** start Given information **
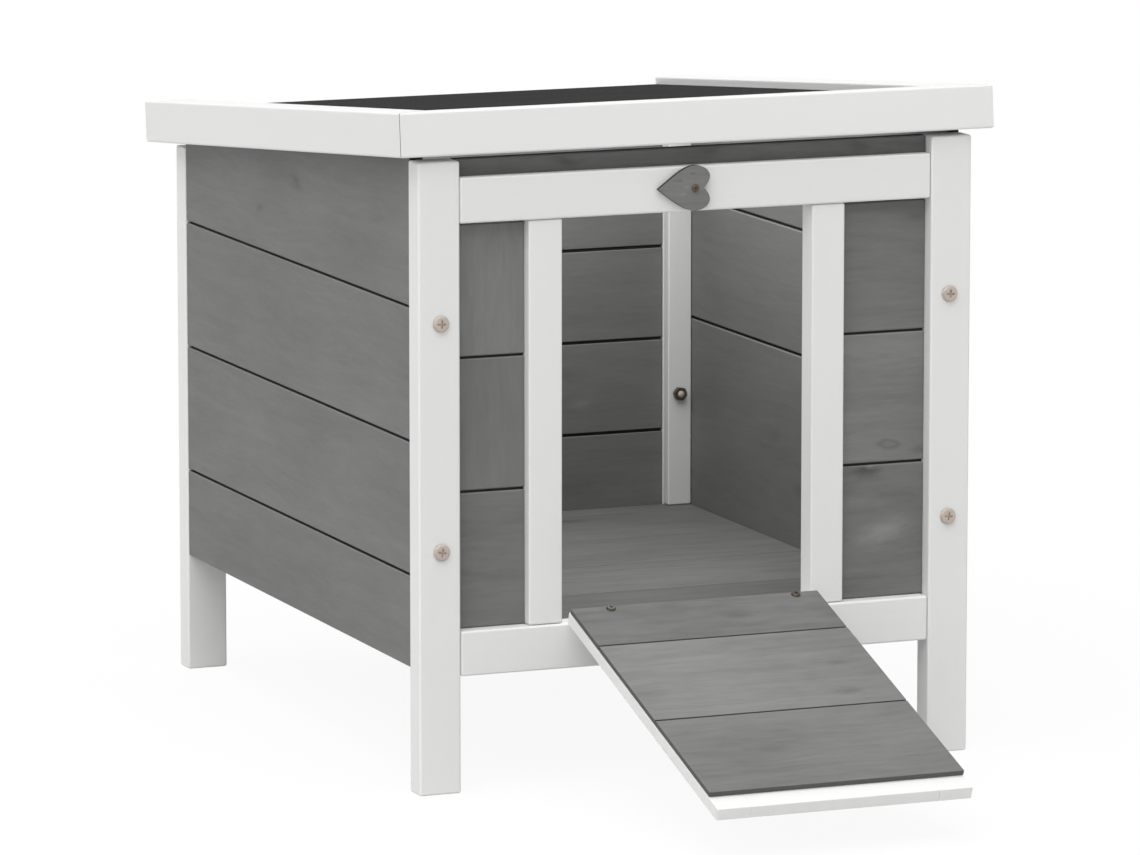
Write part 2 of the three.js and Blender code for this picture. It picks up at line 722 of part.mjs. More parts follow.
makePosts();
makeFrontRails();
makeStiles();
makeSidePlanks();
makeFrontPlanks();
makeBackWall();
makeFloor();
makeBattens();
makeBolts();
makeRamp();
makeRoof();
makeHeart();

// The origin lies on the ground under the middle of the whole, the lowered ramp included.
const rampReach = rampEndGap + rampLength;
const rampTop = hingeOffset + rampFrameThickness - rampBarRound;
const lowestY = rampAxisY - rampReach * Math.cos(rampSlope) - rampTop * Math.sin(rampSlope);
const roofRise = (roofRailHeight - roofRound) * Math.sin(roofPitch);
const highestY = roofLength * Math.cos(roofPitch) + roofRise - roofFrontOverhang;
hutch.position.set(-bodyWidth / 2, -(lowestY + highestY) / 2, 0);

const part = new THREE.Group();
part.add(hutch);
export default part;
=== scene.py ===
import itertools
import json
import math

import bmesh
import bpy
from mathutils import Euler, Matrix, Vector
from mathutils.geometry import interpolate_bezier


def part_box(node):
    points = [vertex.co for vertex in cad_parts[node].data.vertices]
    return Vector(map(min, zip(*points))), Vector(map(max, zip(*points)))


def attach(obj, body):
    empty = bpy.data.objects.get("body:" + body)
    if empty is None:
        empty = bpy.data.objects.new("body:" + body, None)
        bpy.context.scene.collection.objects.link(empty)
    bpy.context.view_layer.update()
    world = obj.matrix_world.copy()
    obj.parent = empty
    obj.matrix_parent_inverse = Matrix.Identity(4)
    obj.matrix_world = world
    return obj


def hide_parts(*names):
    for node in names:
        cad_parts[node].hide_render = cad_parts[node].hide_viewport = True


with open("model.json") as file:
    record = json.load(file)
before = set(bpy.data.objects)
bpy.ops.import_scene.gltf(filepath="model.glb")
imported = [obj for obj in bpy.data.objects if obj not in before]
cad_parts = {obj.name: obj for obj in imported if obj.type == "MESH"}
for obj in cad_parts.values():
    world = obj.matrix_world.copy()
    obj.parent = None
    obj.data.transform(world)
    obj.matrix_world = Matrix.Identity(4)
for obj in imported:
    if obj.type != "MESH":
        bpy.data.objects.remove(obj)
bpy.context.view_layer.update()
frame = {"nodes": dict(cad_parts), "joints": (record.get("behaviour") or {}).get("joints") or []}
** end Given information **
[Requirements] Only the lines from the first line of the material above through the line that contains "makeHeart();" should be quoted, each one exactly.

[Result of the task]
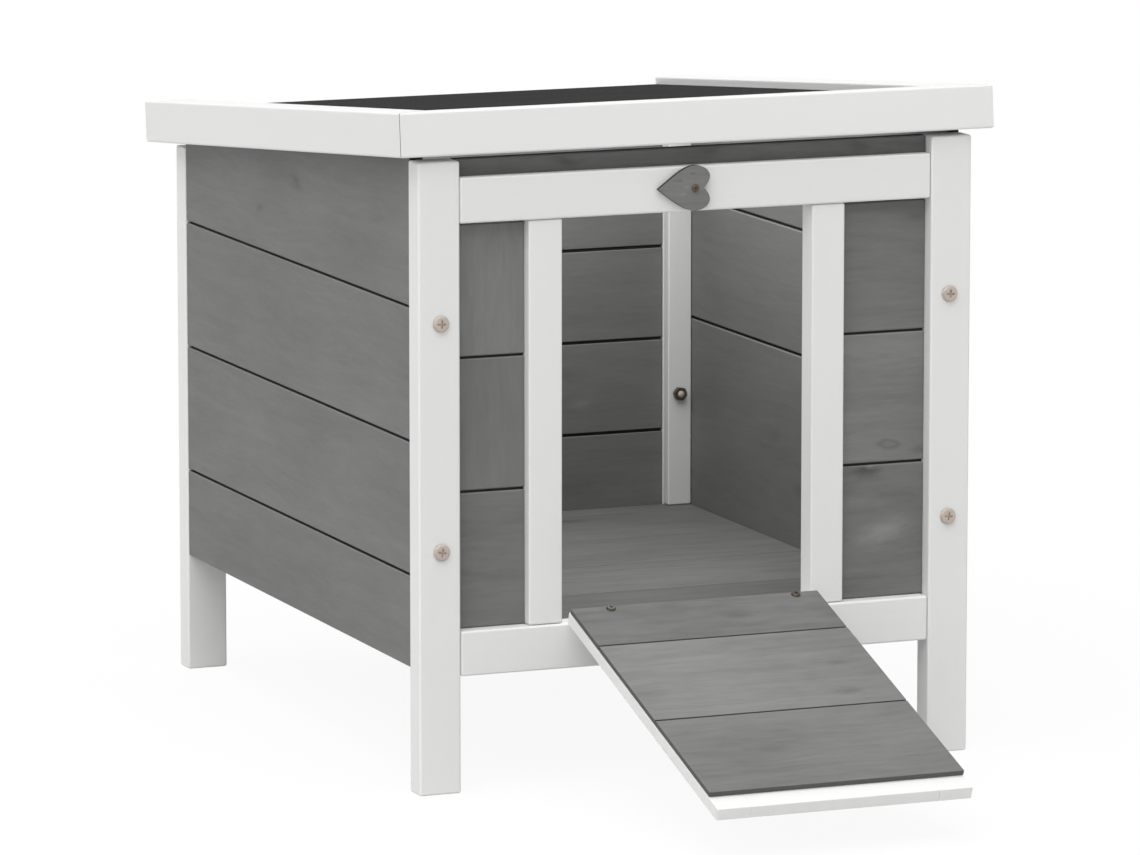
Write part 2 of the three.js and Blender code for this picture. It picks up at line 722 of part.mjs. More parts follow.
makePosts();
makeFrontRails();
makeStiles();
makeSidePlanks();
makeFrontPlanks();
makeBackWall();
makeFloor();
makeBattens();
makeBolts();
makeRamp();
makeRoof();
makeHeart();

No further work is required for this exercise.